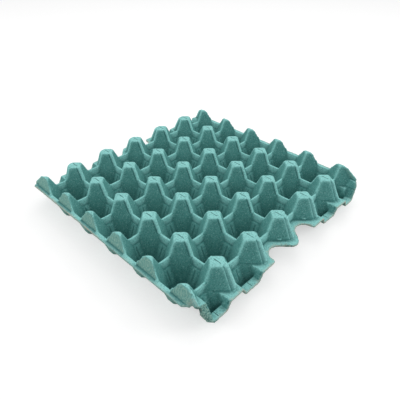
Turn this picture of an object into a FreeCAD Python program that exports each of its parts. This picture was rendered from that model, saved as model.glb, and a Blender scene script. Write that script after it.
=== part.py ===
import FreeCAD, Part
import math
import os

# Moulded pulp egg tray, one piece. Millimetres, +Z up.
# The origin is the centre of the underside, where the cell floors stand on the table.
# X runs across the rows of five cells and Y along the rows of six.
# One sheet of even thickness: the tray is the form under its upper face
# minus the form under its lower face, both made by the same function.

# Layout
cells_x = 5
cells_y = 6
pitch = 48.0
wall = 2.2

# Heights of the upper face
post_height = 45.0
crest_height = 29.0
ledge_height = 20.0
lip_height = 11.0

# Posts: an eight-sided taper with four broad faces towards the cells
# and four narrow ridges along X and Y
post_top_face = 7.25
post_face_taper = 0.326
post_ridge_width = 4.0
post_top_edge = 1.2

# Half posts on the Y sides, moved inwards and sliced by a leaning outer face
half_post_inset = 2.5
half_post_foot = 2.5
half_post_lean = 4.0

# Egg cells
floor_half = 12.0
crest_half = 1.5
crest_draft = 0.1
step_width = 1.4
flange_inset = 4.8

# Rims beyond the outer posts
rim_x = 26.5
rim_y = 1.0

# Half cells on the X sides, with their low lips
half_cell_side = 13.5
half_cell_side_run = 3.0
half_cell_back = 15.5
half_cell_back_run = 2.5
lip_half = 9.5
lip_flare = 5.0

# Cut corners at +X -Y and -X +Y: chamfer, high ledge and the ramp down to the lip,
# turned a little towards Y
corner_start = 3.0
corner_depth = 18.0
corner_ledge_x = 16.8
corner_ramp_run = 6.0
corner_ramp_turn = 0.3
corner_wall = 16.0
corner_foot = 19.2

# The other two corners are full: the flange runs on, and a wing of sheet
# stands on it from the half post to its end
full_corner_start = 18.0
full_corner_depth = 10.5
full_corner_wall = 7.0
wing_reach = 24.5

# Finger notches in the middle rows of the X sides, with a tongue between them
notch_rows = 2
notch_radius = 11.5
notch_centre_x = 23.0
notch_offset_y = 24.5
tongue_reach = 5.5
rim_corner_radius = 3.0

half_x = cells_x * pitch / 2
half_y = cells_y * pitch / 2

# How far cutting shapes pass the faces that they cut
over = 20.0
margin = 1.0


def frustum(low, high):
    """Closed solid between two polygons with the same number of corners and parallel sides."""
    count = len(low)
    faces = [Part.Face(Part.makePolygon(low + [low[0]]))]
    faces.append(Part.Face(Part.makePolygon(high + [high[0]])))
    for i in range(count):
        j = (i + 1) % count
        faces.append(Part.Face(Part.makePolygon([low[i], low[j], high[j], high[i], low[i]])))
    solid = Part.Solid(Part.Shell(faces))
    if solid.Volume < 0:
        solid.reverse()
    return solid


def rectangle(x0, x1, y0, y1, z):
    """Corners of a level rectangle."""
    corners = [(x0, y0), (x1, y0), (x1, y1), (x0, y1)]
    return [FreeCAD.Vector(x, y, z) for x, y in corners]


def octagon(cx, cy, z, face, ridge):
    """Corners of a level octagon with diagonal sides at face and axis sides at ridge."""
    reach = face * math.sqrt(2) - ridge
    corners = [(ridge, -reach), (ridge, reach), (reach, ridge), (-reach, ridge),
               (-ridge, reach), (-ridge, -reach), (-reach, -ridge), (reach, -ridge)]
    return [FreeCAD.Vector(cx + x, cy + y, z) for x, y in corners]


def side(inset, slope):
    """Level distance between a sloping face and its parallel at the given inset."""
    return inset * math.sqrt(1 + slope * slope)


def base_level(inset):
    """Bottom of a form: the underside for the upper one, and below it for the lower one."""
    return -2 * inset


def with_hole_below(cell, floor, inset):
    """The space of a cell, carried on through the lower form so that its wall stands free."""
    if inset == 0:
        return cell
    down = FreeCAD.Vector(0, 0, base_level(inset) - margin)
    return cell.fuse(frustum([p + down for p in floor], floor))


def post(cx, cy, inset):
    """One tapered post from the underside to its flat top."""
    diagonal = math.sqrt(2)
    face_in = side(inset, post_face_taper)
    ridge_in = side(inset, post_face_taper * diagonal)
    top = post_height - inset
    shoulder = top - post_top_edge

    def section(z, shrink):
        face = post_top_face + post_face_taper * (post_height - z)
        ridge = face * diagonal - post_ridge_width / 2
        return octagon(cx, cy, z, face - face_in - shrink, ridge - ridge_in - shrink)

    body = frustum(section(base_level(inset), 0), section(shoulder, 0))
    cap = frustum(section(shoulder, 0), section(top, post_top_edge))
    return body.fuse(cap)


def half_post(cx, outward, inset):
    """A post shifted inwards and sliced by a face that leans in over the flange."""
    edge_y = outward * half_y
    body = post(cx, edge_y - outward * half_post_inset, inset)
    rise = post_height - crest_height
    lean = half_post_lean / rise
    shift = side(inset, lean)

    def cut_line(z):
        return edge_y - outward * (half_post_foot + shift + lean * (z - crest_height))

    def beyond(z):
        y0, y1 = sorted([cut_line(z), edge_y + outward * pitch])
        return rectangle(cx - pitch, cx + pitch, y0, y1, z)

    return body.cut(frustum(beyond(base_level(inset) - margin), beyond(post_height + margin)))


def egg_cell(i, j, inset):
    """Space of one egg cell: a funnel with a small step at the ledge height."""
    cx = (i + 0.5) * pitch - half_x
    cy = (j + 0.5) * pitch - half_y
    wide = pitch / 2 - crest_half
    step_z = ledge_height - inset
    floor_z = wall - inset
    upper_drop = crest_height - ledge_height
    lower_top = wide - crest_draft * upper_drop - step_width
    slope = (lower_top - floor_half) / (ledge_height - wall)
    south = flange_inset - crest_half if j == 0 else 0
    north = flange_inset - crest_half if j == cells_y - 1 else 0

    def upper(z):
        r = wide - crest_draft * (crest_height - z) + side(inset, crest_draft)
        return rectangle(cx - r, cx + r, cy - r + south, cy + r - north, z)

    def lower(z):
        r = floor_half + slope * (z - wall) + side(inset, slope)
        share = (z - wall) / (ledge_height - wall)
        return rectangle(cx - r, cx + r, cy - r + south * share, cy + r - north * share, z)

    cell = frustum(upper(step_z), upper(post_height)).fuse(frustum(lower(floor_z), lower(step_z)))
    return with_hole_below(cell, lower(floor_z), inset)


def half_cell(outward, j, inset):
    """Space of one half cell beyond the outer posts, up to its back wall under the lip."""
    cy = (j + 0.5) * pitch - half_y
    corner = 0
    if j == 0:
        corner = -1
    if j == cells_y - 1:
        corner = 1
    step_z = ledge_height - inset
    floor_z = wall - inset
    near_top = crest_half + crest_draft * (crest_height - ledge_height) + step_width
    near_floor = pitch / 2 - floor_half
    near_slope = (near_floor - near_top) / (ledge_height - wall)
    back_slope = half_cell_back_run / (lip_height - wall)
    side_slope = half_cell_side_run / (ledge_height - wall)
    corner_side = half_y - abs(cy) - corner_wall
    corner_slope = (corner_foot - corner_wall) / (crest_height - lip_height)

    def section(z):
        near = near_floor - near_slope * (z - wall) - side(inset, near_slope)
        back = half_cell_back + back_slope * (z - wall) + side(inset, back_slope)
        reach = half_cell_side - side_slope * (ledge_height - z) + side(inset, side_slope)
        end = corner_side - corner_slope * (crest_height - z) + side(inset, corner_slope)
        y0 = cy - (end if corner < 0 else reach)
        y1 = cy + (end if corner > 0 else reach)
        x0, x1 = sorted([outward * (half_x + near), outward * (half_x + back)])
        return rectangle(x0, x1, y0, y1, z)

    top = section(step_z)
    lift = FreeCAD.Vector(0, 0, post_height - step_z)
    cell = frustum(section(floor_z), top).fuse(frustum(top, [p + lift for p in top]))
    return with_hole_below(cell, section(floor_z), inset)


def lip(outward, j, inset):
    """Space above one low lip, with sides that rise to the ledges."""
    cy = (j + 0.5) * pitch - half_y
    slope = lip_flare / (ledge_height - lip_height)
    def section(z):
        reach = lip_half + slope * (z - lip_height) + side(inset, slope)
        y0, y1 = cy - reach, cy + reach
        if j == 0:
            y0 = -half_y - over
        if j == cells_y - 1:
            y1 = half_y + over
        x0, x1 = sorted([outward * (half_x + half_cell_back), outward * (half_x + rim_x + over)])
        return rectangle(x0, x1, y0, y1, z)

    return frustum(section(lip_height - inset), section(post_height))


def is_full(sx, sy):
    """Whether a corner is one of the two full ones."""
    return sx * sy > 0


def corner_block(sx, sy, inset):
    """High ledge round a corner half cell. At a cut corner it ends in a ramp down to the lip."""
    full = is_full(sx, sy)
    top = crest_height - inset
    drop = crest_height - lip_height
    slope = corner_ramp_run / drop
    ledge_wall = full_corner_wall if full else corner_wall
    wall_slope = (corner_foot - ledge_wall) / drop
    edge_y = half_y - ledge_wall

    def section(z):
        near_y = edge_y - wall_slope * (crest_height - z) + side(inset, wall_slope)
        far_y = half_y + over

        def far_x(y):
            if full:
                return half_x + rim_x + over
            reach = corner_ledge_x + slope * (crest_height - z) - corner_ramp_turn * (y - edge_y)
            return half_x + reach - side(inset, math.hypot(slope, corner_ramp_turn))

        corners = [(0, near_y), (far_x(near_y), near_y), (far_x(far_y), far_y), (0, far_y)]
        return [FreeCAD.Vector(sx * x, sy * y, z) for x, y in corners]

    return frustum(section(base_level(inset)), section(top))


def wing(s):
    """Standing sheet in line with a corner half post's outer face, sloping down to the flange's end."""
    lean = half_post_lean / (post_height - crest_height)
    top = post_height - post_top_edge
    top_reach = post_top_face * math.sqrt(2) - post_ridge_width / 2

    def section(z):
        share = (top - z) / (top - crest_height)
        reach = top_reach + (wing_reach - top_reach) * share
        outer_y = half_y - half_post_foot - lean * (z - crest_height)
        x0, x1 = sorted([s * half_x, s * (half_x + reach)])
        y0, y1 = sorted([s * outer_y, s * (outer_y - side(wall, lean))])
        return rectangle(x0, x1, y0, y1, z)

    return frustum(section(crest_height - wall), section(top))


def form(inset):
    """Everything under the upper face (inset 0) or under the lower face (inset = wall)."""
    base = base_level(inset)
    crest = crest_height - inset
    spread = crest_half - side(inset, crest_draft)
    low_x = half_x + spread + crest_draft * (crest_height - base)
    high_x = half_x + spread + crest_draft * inset
    far_y = half_y + over
    far_x = half_x + rim_x + over
    body = frustum(rectangle(-low_x, low_x, -far_y, far_y, base),
                   rectangle(-high_x, high_x, -far_y, far_y, crest))
    ledge = frustum(rectangle(-far_x, far_x, -far_y, far_y, base),
                    rectangle(-far_x, far_x, -far_y, far_y, ledge_height - inset))
    body = body.fuse(ledge)

    half_rows = [j for j in range(cells_y) if abs(2 * j + 1 - cells_y) > notch_rows]
    body = body.cut([lip(sx, j, inset) for sx in (-1, 1) for j in half_rows])
    body = body.fuse([corner_block(sx, sy, inset) for sx in (-1, 1) for sy in (-1, 1)])

    spaces = [egg_cell(i, j, inset) for i in range(cells_x) for j in range(cells_y)]
    spaces += [half_cell(sx, j, inset) for sx in (-1, 1) for j in half_rows]
    body = body.cut(spaces)

    posts = []
    for i in range(cells_x + 1):
        x = i * pitch - half_x
        posts += [post(x, j * pitch - half_y, inset) for j in range(1, cells_y)]
        posts += [half_post(x, sy, inset) for sy in (-1, 1)]
    return body.fuse(posts)


def outline():
    """Plan of the tray as a tall prism: chamfered corners and two finger notches on each X side."""
    edge_x = half_x + rim_x
    edge_y = half_y + rim_y
    corners = []
    for sx, sy in ((1, -1), (1, 1), (-1, 1), (-1, -1)):
        full = is_full(sx, sy)
        start = full_corner_start if full else corner_start
        depth = full_corner_depth if full else corner_depth
        ends = [(sx * edge_x, sy * (edge_y - depth)), (sx * (half_x + start), sy * edge_y)]
        corners += ends if full else ends[::-1]
    low = FreeCAD.Vector(0, 0, -margin)
    tall = FreeCAD.Vector(0, 0, post_height + 2 * margin)
    points = [FreeCAD.Vector(x, y, low.z) for x, y in corners]
    plan = Part.Face(Part.makePolygon(points + [points[0]])).extrude(tall)

    # The tongue ends in an arc through the points where the notches begin
    tongue_half = notch_offset_y - notch_radius
    arc = (tongue_half ** 2 + tongue_reach ** 2) / (2 * tongue_reach)
    arc_x = half_x + notch_centre_x + tongue_reach - arc

    cuts = []
    for sx in (-1, 1):
        plan = plan.fuse(Part.makeCylinder(arc, tall.z, low + FreeCAD.Vector(sx * arc_x, 0, 0)))
        for sy in (-1, 1):
            x = sx * (half_x + notch_centre_x)
            y = sy * notch_offset_y
            cuts.append(Part.makeCylinder(notch_radius, tall.z, low + FreeCAD.Vector(x, y, 0)))
            x0, x1 = sorted([x, x + sx * over])
            mouth = rectangle(x0, x1, y - notch_radius, y + notch_radius, low.z)
            cuts.append(frustum(mouth, [p + tall for p in mouth]))

            # Round the rim where it turns into the notch
            turn_x = sx * (edge_x - rim_corner_radius)
            turn_y = sy * (notch_offset_y + notch_radius + rim_corner_radius)
            x0, x1 = sorted([turn_x, turn_x + sx * over])
            y0, y1 = sorted([y, turn_y])
            nib = rectangle(x0, x1, y0, y1, low.z)
            rounding = Part.makeCylinder(rim_corner_radius, tall.z, low + FreeCAD.Vector(turn_x, turn_y, 0))
            cuts.append(frustum(nib, [p + tall for p in nib]).cut(rounding))
    return plan.cut(cuts).removeSplitter()


sheet = form(0).cut(form(wall)).fuse([wing(s) for s in (-1, 1)])
tray = sheet.common(outline()).removeSplitter()

os.makedirs("parts", exist_ok=True)
max(tray.Solids, key=lambda s: s.Volume).exportStep("parts/egg_tray.step")
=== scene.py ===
import math

import bmesh
import bpy
import numpy as np
from bpy.props import FloatProperty, FloatVectorProperty, IntProperty, PointerProperty
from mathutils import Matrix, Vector


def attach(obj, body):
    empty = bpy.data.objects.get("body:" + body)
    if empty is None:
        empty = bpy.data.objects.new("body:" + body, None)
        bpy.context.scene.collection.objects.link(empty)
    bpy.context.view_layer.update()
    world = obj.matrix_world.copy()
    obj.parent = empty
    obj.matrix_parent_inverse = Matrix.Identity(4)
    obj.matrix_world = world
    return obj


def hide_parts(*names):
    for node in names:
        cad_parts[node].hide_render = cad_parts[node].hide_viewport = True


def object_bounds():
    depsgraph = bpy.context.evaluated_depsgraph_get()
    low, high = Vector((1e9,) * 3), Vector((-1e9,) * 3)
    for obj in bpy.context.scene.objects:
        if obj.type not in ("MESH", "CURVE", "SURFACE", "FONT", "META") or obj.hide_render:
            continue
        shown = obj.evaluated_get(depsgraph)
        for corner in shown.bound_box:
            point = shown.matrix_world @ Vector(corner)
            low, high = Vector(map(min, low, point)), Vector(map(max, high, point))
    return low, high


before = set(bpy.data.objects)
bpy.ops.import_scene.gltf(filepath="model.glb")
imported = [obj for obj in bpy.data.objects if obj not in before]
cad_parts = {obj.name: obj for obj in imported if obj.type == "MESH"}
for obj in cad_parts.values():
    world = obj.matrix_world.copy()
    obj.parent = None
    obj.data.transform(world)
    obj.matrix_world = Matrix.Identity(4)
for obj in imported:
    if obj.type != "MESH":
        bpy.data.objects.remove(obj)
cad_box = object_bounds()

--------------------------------

■ **REQUIREMENTS**:
Return exactly the lines from the beginning of the data above through the one containing "lip_height = 11.0", please. Include both end lines and add nothing else.

■ **ANSWER TO THE PROBLEM**:
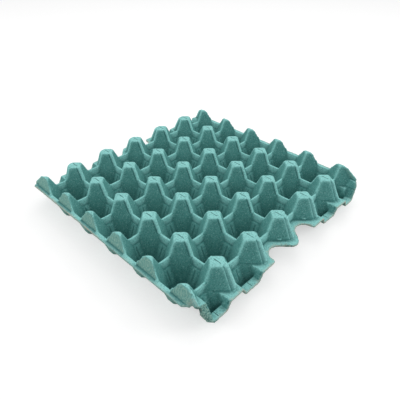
Turn this picture of an object into a FreeCAD Python program that exports each of its parts. This picture was rendered from that model, saved as model.glb, and a Blender scene script. Write that script after it.
=== part.py ===
import FreeCAD, Part
import math
import os

# Moulded pulp egg tray, one piece. Millimetres, +Z up.
# The origin is the centre of the underside, where the cell floors stand on the table.
# X runs across the rows of five cells and Y along the rows of six.
# One sheet of even thickness: the tray is the form under its upper face
# minus the form under its lower face, both made by the same function.

# Layout
cells_x = 5
cells_y = 6
pitch = 48.0
wall = 2.2

# Heights of the upper face
post_height = 45.0
crest_height = 29.0
ledge_height = 20.0
lip_height = 11.0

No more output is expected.